▸ **The exercise**
Copy out all of the data below with no alterations.

───── Supplied information ─────

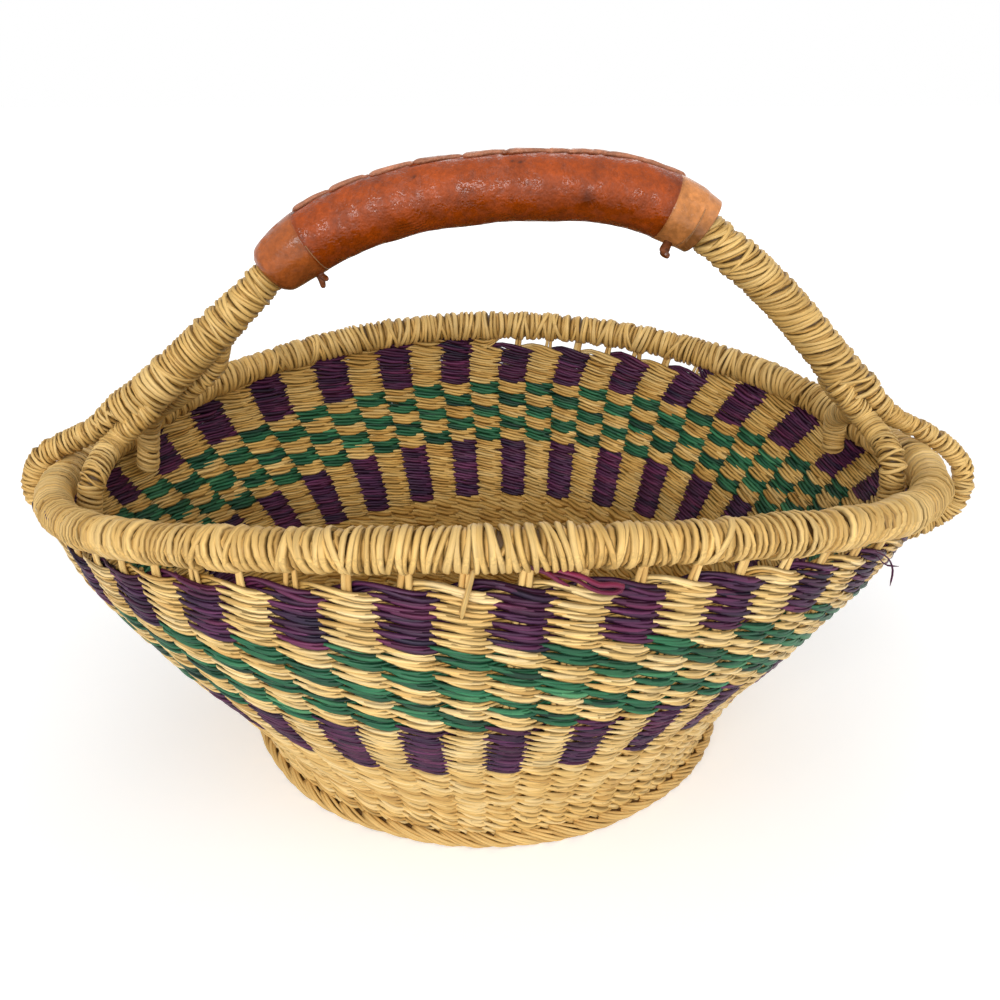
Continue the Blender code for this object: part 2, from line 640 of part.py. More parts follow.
def build_tie(collection, name, mark, material):
    """Loose end of the lacing, hanging from the seam of an end band."""
    lean = LIP_LEAN - TIE_ANGLE
    root = grip_place(mark, lean, GRIP_RADIUS + CLEARANCE)
    bend = grip_place(mark, lean, GRIP_RADIUS + 2 * TIE_RADIUS)
    tip = bend - Vector((0, 0, TIE_LENGTH - 2 * TIE_RADIUS))
    tube(collection, name, [root, bend, (bend + tip) / 2, tip], TIE_RADIUS, material)


def build_all():
    basket = start_collection("bolga_basket")
    grass = make_material("grass", GRASS, 0.7)
    pale = make_material("grass_pale", GRASS_PALE, 0.65)
    purple = make_material("purple_grass", PURPLE, 0.6)
    green = make_material("green_grass", GREEN, 0.6)
    leather = make_material("leather", LEATHER, 0.35)
    leather_pale = make_material("leather_pale", LEATHER_PALE, 0.4)

    build_foot(basket, grass)
    build_floor(basket, grass)
    build_band(basket, "wall_natural", 4, grass)
    build_band(basket, "band_lower_purple", 2, purple)
    build_band(basket, "band_green", 2, green)
    build_upper_band(basket, "band_upper_purple", 2, purple)
    build_rim(basket, pale)
    build_bundle(basket, grass)
    build_binding(basket, "handle_binding_left", 0.0, GRIP_START, LEFT_PITCH, pale)
    build_binding(basket, "handle_binding_right", GRIP_END, ARCH.length, RIGHT_PITCH, pale)
    build_legs(basket, pale)
    build_cover(basket, leather)
    build_collar(basket, "leather_collar_left", GRIP_START, 1, leather_pale)
    build_collar(basket, "leather_collar_right", GRIP_END, -1, leather_pale)
    build_lip(basket, leather)
    build_tie(basket, "leather_tie_left", GRIP_START + COLLAR_LENGTH, leather_pale)
    build_tie(basket, "leather_tie_right", GRIP_END - COLLAR_LENGTH, leather_pale)
    centre_on_length(basket)


build_all()
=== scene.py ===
"""Bolga basket: the looks of a flared grass basket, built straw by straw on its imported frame.

Every woven row is a pair of twined strands, the rim, handle and legs are wound straw by straw, and
the grip is a laced leather cover with two end bands.
"""
import math

import bpy
import numpy as np
from bpy.props import FloatProperty, FloatVectorProperty, IntProperty, PointerProperty
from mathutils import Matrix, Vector


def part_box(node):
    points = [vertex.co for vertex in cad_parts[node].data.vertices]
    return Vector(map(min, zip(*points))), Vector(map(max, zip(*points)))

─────

▸ **Exercise result**
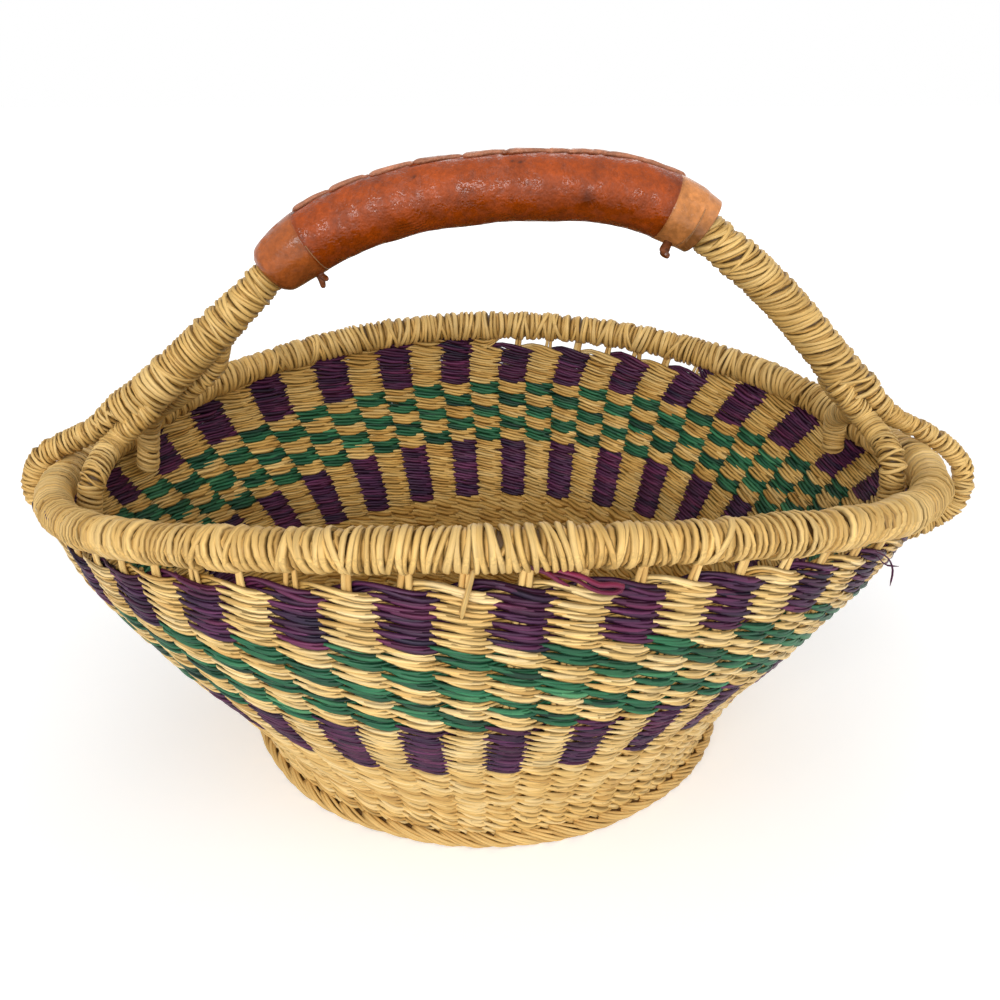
Continue the Blender code for this object: part 2, from line 640 of part.py. More parts follow.
def build_tie(collection, name, mark, material):
    """Loose end of the lacing, hanging from the seam of an end band."""
    lean = LIP_LEAN - TIE_ANGLE
    root = grip_place(mark, lean, GRIP_RADIUS + CLEARANCE)
    bend = grip_place(mark, lean, GRIP_RADIUS + 2 * TIE_RADIUS)
    tip = bend - Vector((0, 0, TIE_LENGTH - 2 * TIE_RADIUS))
    tube(collection, name, [root, bend, (bend + tip) / 2, tip], TIE_RADIUS, material)


def build_all():
    basket = start_collection("bolga_basket")
    grass = make_material("grass", GRASS, 0.7)
    pale = make_material("grass_pale", GRASS_PALE, 0.65)
    purple = make_material("purple_grass", PURPLE, 0.6)
    green = make_material("green_grass", GREEN, 0.6)
    leather = make_material("leather", LEATHER, 0.35)
    leather_pale = make_material("leather_pale", LEATHER_PALE, 0.4)

    build_foot(basket, grass)
    build_floor(basket, grass)
    build_band(basket, "wall_natural", 4, grass)
    build_band(basket, "band_lower_purple", 2, purple)
    build_band(basket, "band_green", 2, green)
    build_upper_band(basket, "band_upper_purple", 2, purple)
    build_rim(basket, pale)
    build_bundle(basket, grass)
    build_binding(basket, "handle_binding_left", 0.0, GRIP_START, LEFT_PITCH, pale)
    build_binding(basket, "handle_binding_right", GRIP_END, ARCH.length, RIGHT_PITCH, pale)
    build_legs(basket, pale)
    build_cover(basket, leather)
    build_collar(basket, "leather_collar_left", GRIP_START, 1, leather_pale)
    build_collar(basket, "leather_collar_right", GRIP_END, -1, leather_pale)
    build_lip(basket, leather)
    build_tie(basket, "leather_tie_left", GRIP_START + COLLAR_LENGTH, leather_pale)
    build_tie(basket, "leather_tie_right", GRIP_END - COLLAR_LENGTH, leather_pale)
    centre_on_length(basket)


build_all()
=== scene.py ===
"""Bolga basket: the looks of a flared grass basket, built straw by straw on its imported frame.

Every woven row is a pair of twined strands, the rim, handle and legs are wound straw by straw, and
the grip is a laced leather cover with two end bands.
"""
import math

import bpy
import numpy as np
from bpy.props import FloatProperty, FloatVectorProperty, IntProperty, PointerProperty
from mathutils import Matrix, Vector


def part_box(node):
    points = [vertex.co for vertex in cad_parts[node].data.vertices]
    return Vector(map(min, zip(*points))), Vector(map(max, zip(*points)))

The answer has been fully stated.